RECORDS ▸
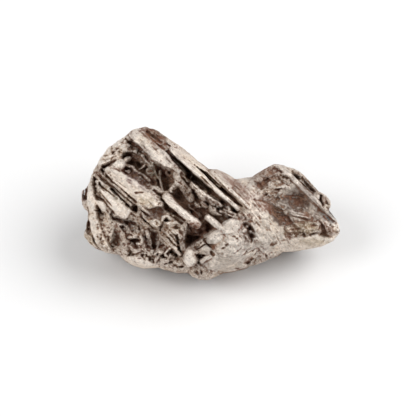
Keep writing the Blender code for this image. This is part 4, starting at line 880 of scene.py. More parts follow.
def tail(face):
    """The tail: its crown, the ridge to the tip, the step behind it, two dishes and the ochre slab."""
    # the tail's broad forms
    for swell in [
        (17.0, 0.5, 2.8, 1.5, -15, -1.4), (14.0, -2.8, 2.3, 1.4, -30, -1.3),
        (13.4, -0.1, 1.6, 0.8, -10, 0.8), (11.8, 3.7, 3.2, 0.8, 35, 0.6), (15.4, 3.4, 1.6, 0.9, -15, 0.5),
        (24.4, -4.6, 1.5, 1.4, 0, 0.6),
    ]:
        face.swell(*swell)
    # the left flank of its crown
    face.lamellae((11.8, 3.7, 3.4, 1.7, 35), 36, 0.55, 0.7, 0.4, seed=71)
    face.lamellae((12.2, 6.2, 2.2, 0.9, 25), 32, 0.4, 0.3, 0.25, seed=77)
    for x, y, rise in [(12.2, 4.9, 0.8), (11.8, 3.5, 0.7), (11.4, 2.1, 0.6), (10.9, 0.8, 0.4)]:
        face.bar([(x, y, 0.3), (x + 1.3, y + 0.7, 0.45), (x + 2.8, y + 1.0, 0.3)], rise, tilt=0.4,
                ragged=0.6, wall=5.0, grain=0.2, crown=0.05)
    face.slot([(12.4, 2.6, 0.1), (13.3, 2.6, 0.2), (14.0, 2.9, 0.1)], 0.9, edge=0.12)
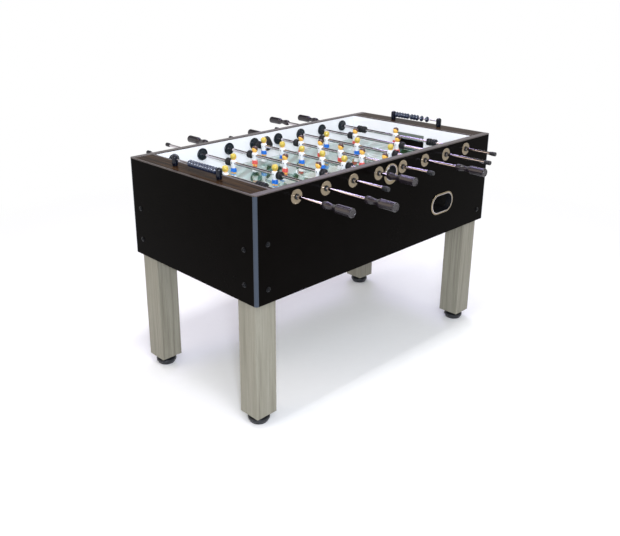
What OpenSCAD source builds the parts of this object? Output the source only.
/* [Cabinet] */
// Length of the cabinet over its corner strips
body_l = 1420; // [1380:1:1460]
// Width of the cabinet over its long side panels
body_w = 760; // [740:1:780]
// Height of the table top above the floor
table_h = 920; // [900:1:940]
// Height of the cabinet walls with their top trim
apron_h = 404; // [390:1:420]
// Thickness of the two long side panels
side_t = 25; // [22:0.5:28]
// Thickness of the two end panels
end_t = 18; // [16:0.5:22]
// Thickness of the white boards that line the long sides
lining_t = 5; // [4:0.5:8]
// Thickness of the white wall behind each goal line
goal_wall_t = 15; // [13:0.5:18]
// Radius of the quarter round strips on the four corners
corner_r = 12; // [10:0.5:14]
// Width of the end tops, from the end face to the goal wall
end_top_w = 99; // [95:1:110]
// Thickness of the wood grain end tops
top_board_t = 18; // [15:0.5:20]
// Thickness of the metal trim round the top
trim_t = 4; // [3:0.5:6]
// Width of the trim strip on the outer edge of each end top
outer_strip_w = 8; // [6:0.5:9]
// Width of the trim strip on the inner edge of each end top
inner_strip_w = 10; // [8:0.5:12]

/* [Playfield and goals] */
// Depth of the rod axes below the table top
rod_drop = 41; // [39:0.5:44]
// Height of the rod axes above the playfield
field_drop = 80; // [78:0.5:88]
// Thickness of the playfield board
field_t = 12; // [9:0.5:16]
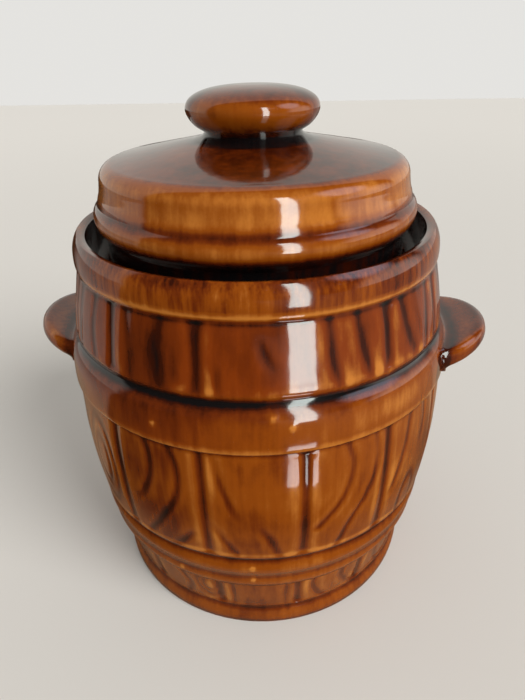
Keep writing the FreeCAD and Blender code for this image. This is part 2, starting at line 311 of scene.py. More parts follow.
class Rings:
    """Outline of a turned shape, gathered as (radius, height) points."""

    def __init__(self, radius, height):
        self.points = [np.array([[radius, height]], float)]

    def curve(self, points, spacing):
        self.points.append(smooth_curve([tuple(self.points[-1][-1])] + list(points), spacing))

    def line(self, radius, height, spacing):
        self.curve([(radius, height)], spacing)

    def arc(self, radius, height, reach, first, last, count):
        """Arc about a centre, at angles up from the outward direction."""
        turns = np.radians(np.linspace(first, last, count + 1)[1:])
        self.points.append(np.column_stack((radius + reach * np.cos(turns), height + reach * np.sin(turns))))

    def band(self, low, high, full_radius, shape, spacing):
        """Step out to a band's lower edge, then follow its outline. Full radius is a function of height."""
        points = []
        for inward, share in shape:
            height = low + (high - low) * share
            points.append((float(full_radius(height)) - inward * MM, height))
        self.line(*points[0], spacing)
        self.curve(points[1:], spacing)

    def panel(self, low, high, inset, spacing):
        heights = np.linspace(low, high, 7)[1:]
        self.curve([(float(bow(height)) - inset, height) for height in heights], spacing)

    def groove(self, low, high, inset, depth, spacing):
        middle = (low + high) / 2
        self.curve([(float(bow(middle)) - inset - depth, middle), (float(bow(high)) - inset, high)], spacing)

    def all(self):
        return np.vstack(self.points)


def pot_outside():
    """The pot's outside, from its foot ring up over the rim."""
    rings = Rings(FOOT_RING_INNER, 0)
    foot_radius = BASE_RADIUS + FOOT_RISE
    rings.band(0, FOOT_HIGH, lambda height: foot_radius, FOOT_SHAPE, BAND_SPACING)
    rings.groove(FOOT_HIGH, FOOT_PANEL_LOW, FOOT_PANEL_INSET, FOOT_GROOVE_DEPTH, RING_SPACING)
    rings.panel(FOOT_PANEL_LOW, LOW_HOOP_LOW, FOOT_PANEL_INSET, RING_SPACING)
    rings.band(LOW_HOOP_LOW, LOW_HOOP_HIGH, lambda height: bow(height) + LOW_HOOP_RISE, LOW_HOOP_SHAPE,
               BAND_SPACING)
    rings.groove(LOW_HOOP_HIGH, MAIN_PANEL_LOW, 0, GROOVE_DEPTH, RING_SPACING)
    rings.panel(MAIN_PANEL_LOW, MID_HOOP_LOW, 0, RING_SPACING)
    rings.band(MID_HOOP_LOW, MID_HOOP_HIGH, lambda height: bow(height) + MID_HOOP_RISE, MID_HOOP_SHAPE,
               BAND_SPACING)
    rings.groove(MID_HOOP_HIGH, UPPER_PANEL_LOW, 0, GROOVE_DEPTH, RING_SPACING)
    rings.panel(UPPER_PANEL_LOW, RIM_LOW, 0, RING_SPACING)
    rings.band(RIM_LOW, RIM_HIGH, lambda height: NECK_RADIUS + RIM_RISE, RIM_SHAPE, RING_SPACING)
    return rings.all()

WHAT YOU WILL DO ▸
From the records, copy every line that has the string "this" in it.

OUTPUT BELOW ▸
Keep writing the Blender code for this image. This is part 4, starting at line 880 of scene.py. More parts follow.
What OpenSCAD source builds the parts of this object? Output the source only.
Keep writing the FreeCAD and Blender code for this image. This is part 2, starting at line 311 of scene.py. More parts follow.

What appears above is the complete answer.